TASK INSTRUCTIONS:
Copy out each line of the material below with no changes.

DATA PROVIDED:
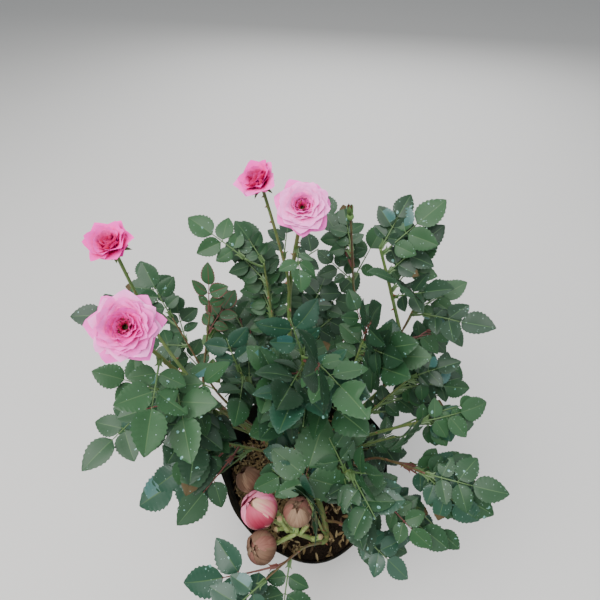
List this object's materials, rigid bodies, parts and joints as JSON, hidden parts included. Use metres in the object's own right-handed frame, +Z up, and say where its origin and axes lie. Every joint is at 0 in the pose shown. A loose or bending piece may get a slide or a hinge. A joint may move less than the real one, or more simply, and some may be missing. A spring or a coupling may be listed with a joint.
{
  "type": "miniature rose bush in a nursery bag",
  "caption": "Miniature rose bush with double pink blooms, growing in a soft black nursery bag of potting mix.",
  "frame": {"origin": "middle of the bag's flat underside, where the bag's axis meets the ground", "axes": "+Z up along the bag's axis, -Y towards the side that the bush turns to the light, +X to the right seen from there"},
  "size_m": [0.3119, 0.289, 0.4347],
  "materials": {
    "bag_film": "soft black polythene film, creased, slightly glossy",
    "potting_mix": "damp potting mix under golden brown rice husks",
    "old_bark": "rough grey-brown bark",
    "cane_bark": "smooth green to red-brown rose cane with thorns",
    "leaves": "dark green leaves with a soft sheen and pale water marks",
    "petals": "soft pink petals, deeper towards the middle",
    "spent_heads": "brown papery spent petals"
  },
  "bodies": {
    "root": {"bag": "bag_film", "potting_mix": "potting_mix", "short_stem": "old_bark", "cane_left_low_bloom": "cane_bark", "shoot_left_low_bloom": "petals", "cane_left_high_bloom": "cane_bark", "shoot_left_high_bloom": "petals", "cane_middle_bloom": "cane_bark", "shoot_middle_bloom": "petals", "cane_back_bloom": "cane_bark", "shoot_back_bloom": "petals", "cane_slender_right": "cane_bark", "shoot_slender_right": "leaves", "cane_tall_right": "cane_bark", "shoot_tall_right": "leaves", "cane_right_upper": "cane_bark", "shoot_right_upper": "leaves", "cane_red_left": "cane_bark", "shoot_red_left": "leaves", "cane_far_left": "cane_bark", "shoot_far_left": "leaves", "cane_left_low": "cane_bark", "shoot_left_low": "leaves", "cane_left_middle": "cane_bark", "shoot_left_middle": "leaves", "cane_left_front": "cane_bark", "shoot_left_front": "leaves", "cane_middle_left": "cane_bark", "shoot_middle_left": "leaves", "cane_middle_back": "cane_bark", "shoot_middle_back": "leaves", "cane_middle": "cane_bark", "shoot_middle": "leaves", "cane_middle_right": "cane_bark", "shoot_middle_right": "leaves", "cane_right_back": "cane_bark", "shoot_right_back": "leaves", "cane_right": "cane_bark", "shoot_right": "leaves", "cane_far_right": "cane_bark", "shoot_far_right": "leaves", "cane_right_front": "cane_bark", "shoot_right_front": "leaves", "cane_front_right": "cane_bark", "shoot_front_right": "leaves", "cane_centre_front": "cane_bark", "shoot_centre_front": "leaves", "cane_middle_front": "cane_bark", "shoot_middle_front": "leaves", "cane_front": "cane_bark", "shoot_front": "leaves", "cane_front_left": "cane_bark", "shoot_front_left": "leaves", "cane_pruned_front": "cane_bark", "shoot_pruned_front": "spent_heads", "cane_back": "cane_bark", "shoot_back": "leaves", "cane_back_left": "cane_bark", "shoot_back_left": "leaves"}
  },
  "joints": []
}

OUTPUT BELOW:
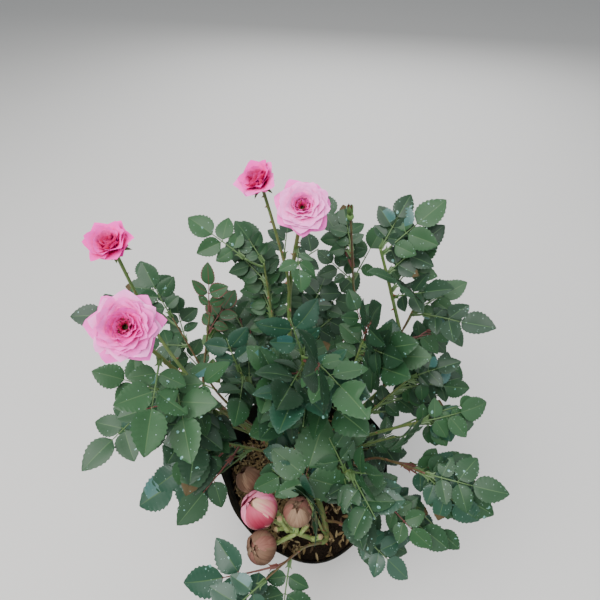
List this object's materials, rigid bodies, parts and joints as JSON, hidden parts included. Use metres in the object's own right-handed frame, +Z up, and say where its origin and axes lie. Every joint is at 0 in the pose shown. A loose or bending piece may get a slide or a hinge. A joint may move less than the real one, or more simply, and some may be missing. A spring or a coupling may be listed with a joint.
{
  "type": "miniature rose bush in a nursery bag",
  "caption": "Miniature rose bush with double pink blooms, growing in a soft black nursery bag of potting mix.",
  "frame": {"origin": "middle of the bag's flat underside, where the bag's axis meets the ground", "axes": "+Z up along the bag's axis, -Y towards the side that the bush turns to the light, +X to the right seen from there"},
  "size_m": [0.3119, 0.289, 0.4347],
  "materials": {
    "bag_film": "soft black polythene film, creased, slightly glossy",
    "potting_mix": "damp potting mix under golden brown rice husks",
    "old_bark": "rough grey-brown bark",
    "cane_bark": "smooth green to red-brown rose cane with thorns",
    "leaves": "dark green leaves with a soft sheen and pale water marks",
    "petals": "soft pink petals, deeper towards the middle",
    "spent_heads": "brown papery spent petals"
  },
  "bodies": {
    "root": {"bag": "bag_film", "potting_mix": "potting_mix", "short_stem": "old_bark", "cane_left_low_bloom": "cane_bark", "shoot_left_low_bloom": "petals", "cane_left_high_bloom": "cane_bark", "shoot_left_high_bloom": "petals", "cane_middle_bloom": "cane_bark", "shoot_middle_bloom": "petals", "cane_back_bloom": "cane_bark", "shoot_back_bloom": "petals", "cane_slender_right": "cane_bark", "shoot_slender_right": "leaves", "cane_tall_right": "cane_bark", "shoot_tall_right": "leaves", "cane_right_upper": "cane_bark", "shoot_right_upper": "leaves", "cane_red_left": "cane_bark", "shoot_red_left": "leaves", "cane_far_left": "cane_bark", "shoot_far_left": "leaves", "cane_left_low": "cane_bark", "shoot_left_low": "leaves", "cane_left_middle": "cane_bark", "shoot_left_middle": "leaves", "cane_left_front": "cane_bark", "shoot_left_front": "leaves", "cane_middle_left": "cane_bark", "shoot_middle_left": "leaves", "cane_middle_back": "cane_bark", "shoot_middle_back": "leaves", "cane_middle": "cane_bark", "shoot_middle": "leaves", "cane_middle_right": "cane_bark", "shoot_middle_right": "leaves", "cane_right_back": "cane_bark", "shoot_right_back": "leaves", "cane_right": "cane_bark", "shoot_right": "leaves", "cane_far_right": "cane_bark", "shoot_far_right": "leaves", "cane_right_front": "cane_bark", "shoot_right_front": "leaves", "cane_front_right": "cane_bark", "shoot_front_right": "leaves", "cane_centre_front": "cane_bark", "shoot_centre_front": "leaves", "cane_middle_front": "cane_bark", "shoot_middle_front": "leaves", "cane_front": "cane_bark", "shoot_front": "leaves", "cane_front_left": "cane_bark", "shoot_front_left": "leaves", "cane_pruned_front": "cane_bark", "shoot_pruned_front": "spent_heads", "cane_back": "cane_bark", "shoot_back": "leaves", "cane_back_left": "cane_bark", "shoot_back_left": "leaves"}
  },
  "joints": []
}